*SOURCE MATERIAL*.
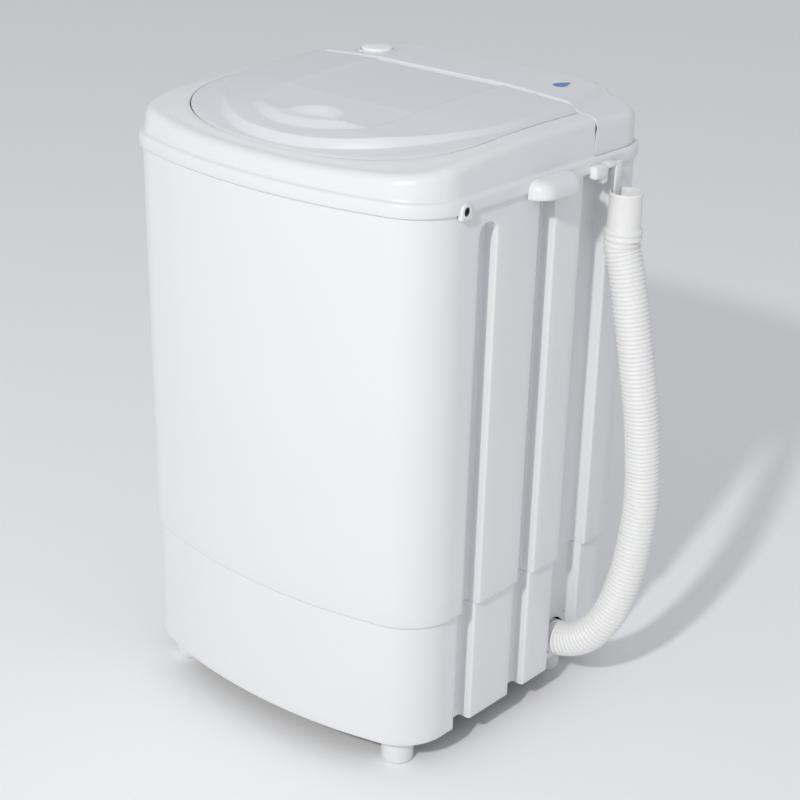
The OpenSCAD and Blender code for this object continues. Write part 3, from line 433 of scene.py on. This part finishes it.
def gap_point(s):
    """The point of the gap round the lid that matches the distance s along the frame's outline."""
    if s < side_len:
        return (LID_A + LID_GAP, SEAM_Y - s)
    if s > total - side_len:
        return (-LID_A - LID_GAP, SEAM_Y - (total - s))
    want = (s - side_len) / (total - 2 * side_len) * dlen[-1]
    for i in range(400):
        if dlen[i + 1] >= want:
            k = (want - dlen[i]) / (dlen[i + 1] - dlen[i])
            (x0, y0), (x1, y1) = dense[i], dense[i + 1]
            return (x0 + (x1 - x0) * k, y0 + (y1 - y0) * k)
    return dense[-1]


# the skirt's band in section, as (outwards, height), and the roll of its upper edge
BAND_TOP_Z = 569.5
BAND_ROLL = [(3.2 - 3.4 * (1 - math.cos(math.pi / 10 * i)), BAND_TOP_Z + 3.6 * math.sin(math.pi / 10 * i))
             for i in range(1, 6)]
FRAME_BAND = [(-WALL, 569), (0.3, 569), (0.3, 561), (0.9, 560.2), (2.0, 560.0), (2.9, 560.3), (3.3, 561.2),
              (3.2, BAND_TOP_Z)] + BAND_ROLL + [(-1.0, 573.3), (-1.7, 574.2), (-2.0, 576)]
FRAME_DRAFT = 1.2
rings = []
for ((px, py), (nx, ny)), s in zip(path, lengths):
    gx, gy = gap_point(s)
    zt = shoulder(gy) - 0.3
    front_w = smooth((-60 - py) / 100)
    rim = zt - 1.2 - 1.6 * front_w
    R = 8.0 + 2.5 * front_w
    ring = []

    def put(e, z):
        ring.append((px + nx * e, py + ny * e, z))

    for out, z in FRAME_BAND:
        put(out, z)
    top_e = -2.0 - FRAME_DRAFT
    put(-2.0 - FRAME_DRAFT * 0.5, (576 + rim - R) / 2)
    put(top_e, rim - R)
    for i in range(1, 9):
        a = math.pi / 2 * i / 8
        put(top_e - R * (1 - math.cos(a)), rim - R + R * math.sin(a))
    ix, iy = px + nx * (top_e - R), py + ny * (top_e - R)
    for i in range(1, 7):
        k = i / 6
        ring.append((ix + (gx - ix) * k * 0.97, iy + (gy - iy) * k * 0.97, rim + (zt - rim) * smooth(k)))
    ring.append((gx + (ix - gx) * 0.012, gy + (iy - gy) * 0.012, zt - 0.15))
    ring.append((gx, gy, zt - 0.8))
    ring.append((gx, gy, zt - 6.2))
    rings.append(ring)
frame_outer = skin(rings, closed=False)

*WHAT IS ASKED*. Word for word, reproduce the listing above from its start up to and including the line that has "ring.append((px + nx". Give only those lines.

*WORKED ANSWER*.
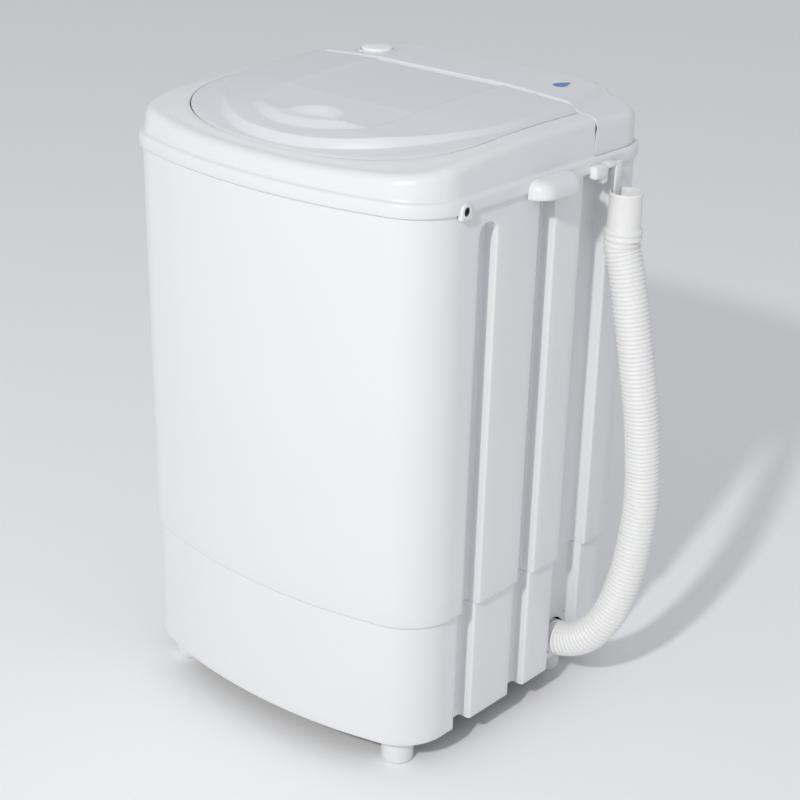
The OpenSCAD and Blender code for this object continues. Write part 3, from line 433 of scene.py on. This part finishes it.
def gap_point(s):
    """The point of the gap round the lid that matches the distance s along the frame's outline."""
    if s < side_len:
        return (LID_A + LID_GAP, SEAM_Y - s)
    if s > total - side_len:
        return (-LID_A - LID_GAP, SEAM_Y - (total - s))
    want = (s - side_len) / (total - 2 * side_len) * dlen[-1]
    for i in range(400):
        if dlen[i + 1] >= want:
            k = (want - dlen[i]) / (dlen[i + 1] - dlen[i])
            (x0, y0), (x1, y1) = dense[i], dense[i + 1]
            return (x0 + (x1 - x0) * k, y0 + (y1 - y0) * k)
    return dense[-1]


# the skirt's band in section, as (outwards, height), and the roll of its upper edge
BAND_TOP_Z = 569.5
BAND_ROLL = [(3.2 - 3.4 * (1 - math.cos(math.pi / 10 * i)), BAND_TOP_Z + 3.6 * math.sin(math.pi / 10 * i))
             for i in range(1, 6)]
FRAME_BAND = [(-WALL, 569), (0.3, 569), (0.3, 561), (0.9, 560.2), (2.0, 560.0), (2.9, 560.3), (3.3, 561.2),
              (3.2, BAND_TOP_Z)] + BAND_ROLL + [(-1.0, 573.3), (-1.7, 574.2), (-2.0, 576)]
FRAME_DRAFT = 1.2
rings = []
for ((px, py), (nx, ny)), s in zip(path, lengths):
    gx, gy = gap_point(s)
    zt = shoulder(gy) - 0.3
    front_w = smooth((-60 - py) / 100)
    rim = zt - 1.2 - 1.6 * front_w
    R = 8.0 + 2.5 * front_w
    ring = []

    def put(e, z):
        ring.append((px + nx * e, py + ny * e, z))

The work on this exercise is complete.